[START OF Data lines]
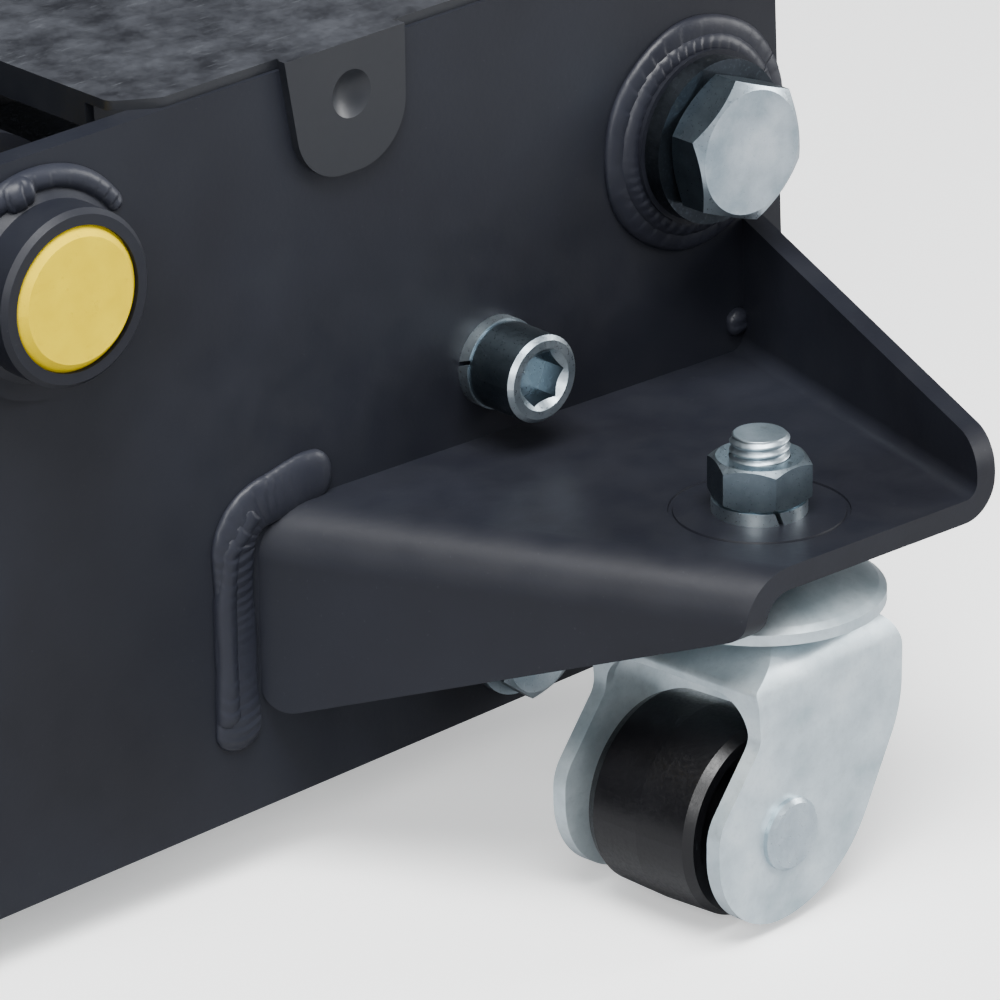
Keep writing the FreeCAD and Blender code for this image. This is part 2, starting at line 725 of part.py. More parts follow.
def ties_and_axle():
    bar, end, past = val("tie_bar / 2"), val("tie_bar_end / 2"), HALF + 1.5
    node("tie_bar", turned("tie_bar", [
        (0, -past), (end, -past), (end, -INSIDE), (bar, -INSIDE), (bar, INSIDE), (end, INSIDE),
        (end, past), (0, past)], (TIE[0], 0, TIE[1]), "y"))
    end = HALF + val("front_wheel_wide + 2 * wheel_side_gap") + 4
    radius = val("front_axle / 2")
    groove = end - 4
    neck, play = radius - val("clip_groove"), 0.05
    inner = groove - val("clip_thick")
    half = [
        (radius, inner - play), (neck, inner - play), (neck, groove + play), (radius, groove + play),
        (radius, end - 1), (radius - 1, end), (0, end)]
    other = [(r, -y) for r, y in reversed(half)]
    node("front_axle", turned("front_axle", other + half, (FRONT_AXLE[0], 0, FRONT_AXLE[1]), "y"))
    spacer = ring_profile(radius, radius + val("spacer_wall"), -INSIDE, INSIDE)
    node("axle_spacer", turned("axle_spacer", spacer, (FRONT_AXLE[0], 0, FRONT_AXLE[1]), "y"))
    ring = turned("axle_clip_ring", ring_profile(neck, radius + val("clip_proud"), 0, val("clip_thick")),
                  (0, 0, 0))
    mouth = 14
    gap = block("axle_clip_gap", 2 * radius, mouth, 6, (radius - 12, -mouth / 2, -2))
    clip = cut("axle_clip_left", ring, gap)
    clip.Placement = Placement(Vector(FRONT_AXLE[0], inner, FRONT_AXLE[1]),
                               AHEAD["y"] * Rotation(Vector(0, 0, 1), 125))
    node("axle_clips", pair("axle_clips", clip))
    inner = val("link_offset - link_eye_thick / 2") - 1
    pin = turned("link_pin_left", [
        (0, inner), ("link_pin / 2", inner), ("link_pin / 2", INSIDE), (0, INSIDE)],
        (LINK_REAR[0], 0, LINK_REAR[1]), "y")
    node("link_rear_pins", pair("link_rear_pins", pin))


# ---------------------------------------------------------------- wheels
def front_wheels():
    radius, wide = val("front_wheel / 2"), val("front_wheel_wide")
    bore = val("front_axle / 2 + running_fit")
    rim, hub, dish = radius - val("wheel_rim"), bore + val("wheel_hub_wall"), val("wheel_dish")
    bevel, set_in = 2, 0.5
    profile = [
        (bore, set_in), (hub, set_in), (hub, dish), (rim, dish), (rim, 0), (radius - bevel, 0),
        (radius, bevel), (radius, wide - bevel), (radius - bevel, wide), (rim, wide),
        (rim, wide - dish), (hub, wide - dish), (hub, wide - set_in), (bore, wide - set_in)]
    start = HALF + val("wheel_side_gap")
    left = turned("left_front_wheel", profile, (FRONT_AXLE[0], start, FRONT_AXLE[1]), "y")
    right = turned("right_front_wheel", profile, (FRONT_AXLE[0], -start, FRONT_AXLE[1]), "-y")
    node("left_front_wheel", left)
    node("right_front_wheel", right)


def caster_frame(side):
    """The caster's own frame: the stud's axis, turned to the way the wheel trails."""
    yaw = Rotation(Vector(0, 0, 1), side * val("caster_yaw_deg"))
    return Placement(Vector(STUD[0], side * STUD[1], 0), yaw)


def caster_top():
    """Height of the fork's crown, just under the race."""
    return SHELF_Z - val("race_rim_below") - 1.2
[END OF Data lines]
**Job**:
Each line above must be printed exactly as it appears.

**Response to the task**:
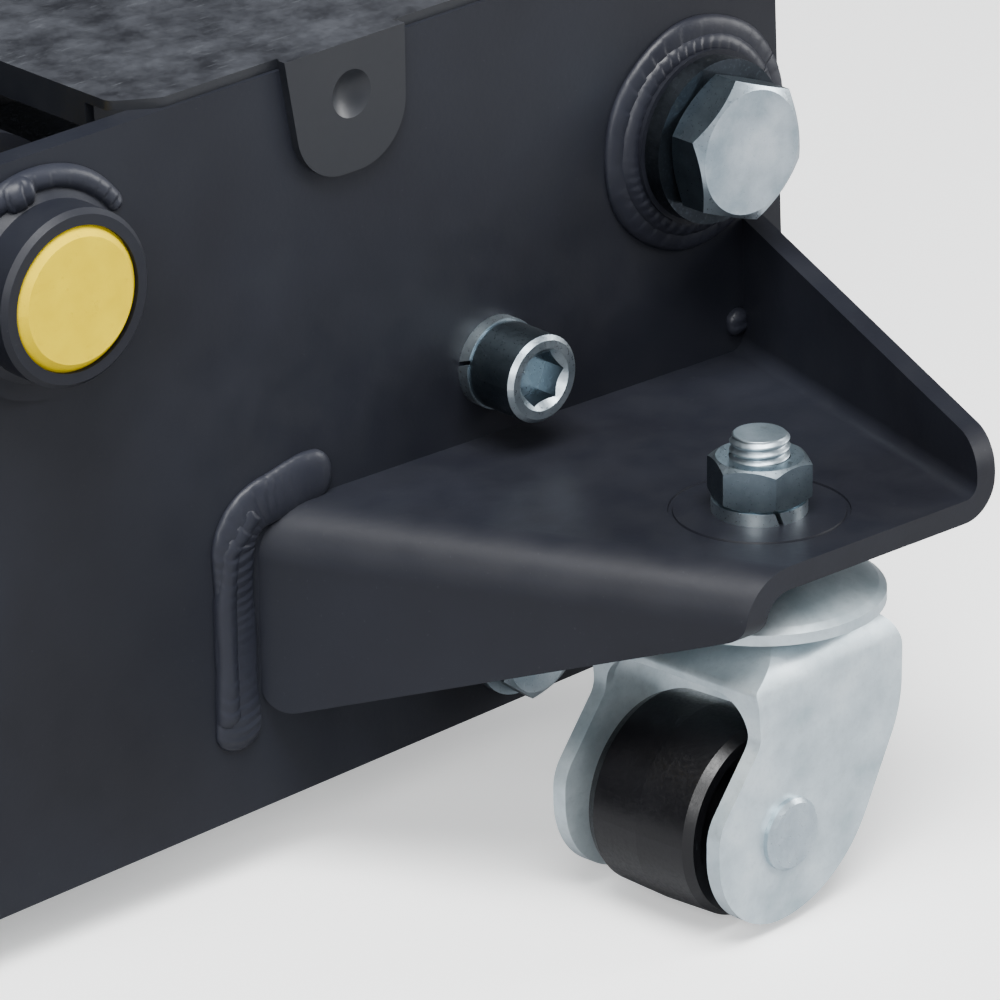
Keep writing the FreeCAD and Blender code for this image. This is part 2, starting at line 725 of part.py. More parts follow.
def ties_and_axle():
    bar, end, past = val("tie_bar / 2"), val("tie_bar_end / 2"), HALF + 1.5
    node("tie_bar", turned("tie_bar", [
        (0, -past), (end, -past), (end, -INSIDE), (bar, -INSIDE), (bar, INSIDE), (end, INSIDE),
        (end, past), (0, past)], (TIE[0], 0, TIE[1]), "y"))
    end = HALF + val("front_wheel_wide + 2 * wheel_side_gap") + 4
    radius = val("front_axle / 2")
    groove = end - 4
    neck, play = radius - val("clip_groove"), 0.05
    inner = groove - val("clip_thick")
    half = [
        (radius, inner - play), (neck, inner - play), (neck, groove + play), (radius, groove + play),
        (radius, end - 1), (radius - 1, end), (0, end)]
    other = [(r, -y) for r, y in reversed(half)]
    node("front_axle", turned("front_axle", other + half, (FRONT_AXLE[0], 0, FRONT_AXLE[1]), "y"))
    spacer = ring_profile(radius, radius + val("spacer_wall"), -INSIDE, INSIDE)
    node("axle_spacer", turned("axle_spacer", spacer, (FRONT_AXLE[0], 0, FRONT_AXLE[1]), "y"))
    ring = turned("axle_clip_ring", ring_profile(neck, radius + val("clip_proud"), 0, val("clip_thick")),
                  (0, 0, 0))
    mouth = 14
    gap = block("axle_clip_gap", 2 * radius, mouth, 6, (radius - 12, -mouth / 2, -2))
    clip = cut("axle_clip_left", ring, gap)
    clip.Placement = Placement(Vector(FRONT_AXLE[0], inner, FRONT_AXLE[1]),
                               AHEAD["y"] * Rotation(Vector(0, 0, 1), 125))
    node("axle_clips", pair("axle_clips", clip))
    inner = val("link_offset - link_eye_thick / 2") - 1
    pin = turned("link_pin_left", [
        (0, inner), ("link_pin / 2", inner), ("link_pin / 2", INSIDE), (0, INSIDE)],
        (LINK_REAR[0], 0, LINK_REAR[1]), "y")
    node("link_rear_pins", pair("link_rear_pins", pin))


# ---------------------------------------------------------------- wheels
def front_wheels():
    radius, wide = val("front_wheel / 2"), val("front_wheel_wide")
    bore = val("front_axle / 2 + running_fit")
    rim, hub, dish = radius - val("wheel_rim"), bore + val("wheel_hub_wall"), val("wheel_dish")
    bevel, set_in = 2, 0.5
    profile = [
        (bore, set_in), (hub, set_in), (hub, dish), (rim, dish), (rim, 0), (radius - bevel, 0),
        (radius, bevel), (radius, wide - bevel), (radius - bevel, wide), (rim, wide),
        (rim, wide - dish), (hub, wide - dish), (hub, wide - set_in), (bore, wide - set_in)]
    start = HALF + val("wheel_side_gap")
    left = turned("left_front_wheel", profile, (FRONT_AXLE[0], start, FRONT_AXLE[1]), "y")
    right = turned("right_front_wheel", profile, (FRONT_AXLE[0], -start, FRONT_AXLE[1]), "-y")
    node("left_front_wheel", left)
    node("right_front_wheel", right)


def caster_frame(side):
    """The caster's own frame: the stud's axis, turned to the way the wheel trails."""
    yaw = Rotation(Vector(0, 0, 1), side * val("caster_yaw_deg"))
    return Placement(Vector(STUD[0], side * STUD[1], 0), yaw)


def caster_top():
    """Height of the fork's crown, just under the race."""
    return SHELF_Z - val("race_rim_below") - 1.2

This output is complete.